I kind of resent this because, personally, when I was married, I tended to find the two by two Noah’s Ark relationship kind of isolating. One of the things I enjoyed most about the Lesbian community was that the very fact that marriage was not available to us, led to the development of more alternative types of arrangements. While plenty of women did live in couples similar to heterosexual marriages, many lived in relationships which involved three or more people.  Also I found that many of us found our best friends and most committed relationships were with ex-lovers. Kind of like a community of sisters (think Sister Sledge and We Are Family).

I also find that in marriage, because of its origin in heterosexual marriages, there is a tendency to sometimes mimic the gender roles (who is the husband? Who is the wife?). Since the traditional marital relationship was also based on extreme inequality where the husband literally “owned” the wife, some of this power inequality also filters into gay marriages even though it not legally mandated in modern marriages.

Besides reinforcing the inequality between the two people in the relationship, marriage reinforces and magnifies other forms of inequality.  For one, single people (who constitute and increasing percentage of the population) do not get the tax breaks or other financial benefits society bestows on marriage. Also, if two men marry, since men in a patriarchal society still make more money and accumulate more wealth than women, are likely to end up in a more upscale lifestyle than if two women marry since our incomes are lower.  Moreover, if there are children (which is true in most cases) the women are more likely to be the custodial parents than the men and have to bear the labor and monetary costs this implies.

My personal policy solution would be to shore up civil unions that would in fact be equal to the advantages of marriage but would not 1)be based on sexual relations or required monogamy. In such cases, two single friends could apply, a grandma raising her nieces child could apply, several people in whatever kind of relationship (sexual or not)could apply.  

Such a legal structure would further, if there are children involved, provide a stipend to the “parents” for raising the children.  This would eliminate the blatantly unequal financial start children have in life, depending on what private nuclear family they were born into.
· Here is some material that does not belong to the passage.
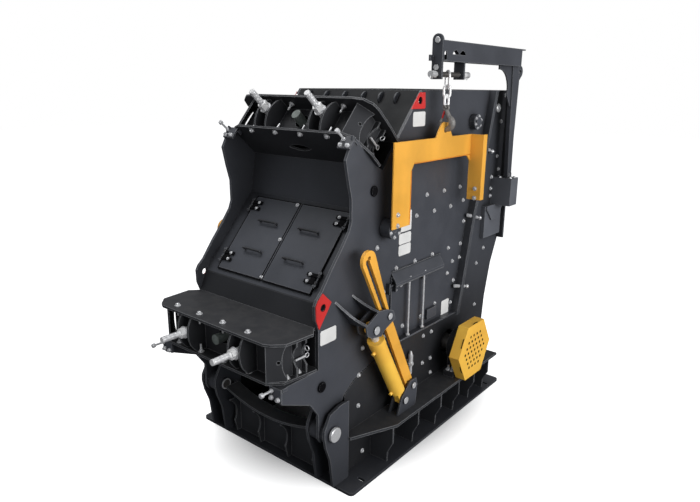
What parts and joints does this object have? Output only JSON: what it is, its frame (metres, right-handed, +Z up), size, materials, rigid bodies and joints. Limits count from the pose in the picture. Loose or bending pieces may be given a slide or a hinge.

Speaking of focusing on private versus publicly funded solutions to our personal economic relationships,  I think it is important to understand that capitalism is intent on preserving private arrangements for reproducing the next generation of children (i.e., marriage) because it gets them off the hook for paying for the necessary public services (childcare, physical nurturing, etc) to reproduce the next generation and greatly increases capitalism’s profits.

So let’s get marriage out of the public domain and leave it to the religious sphere where it belongs and focus our energies on civil unions.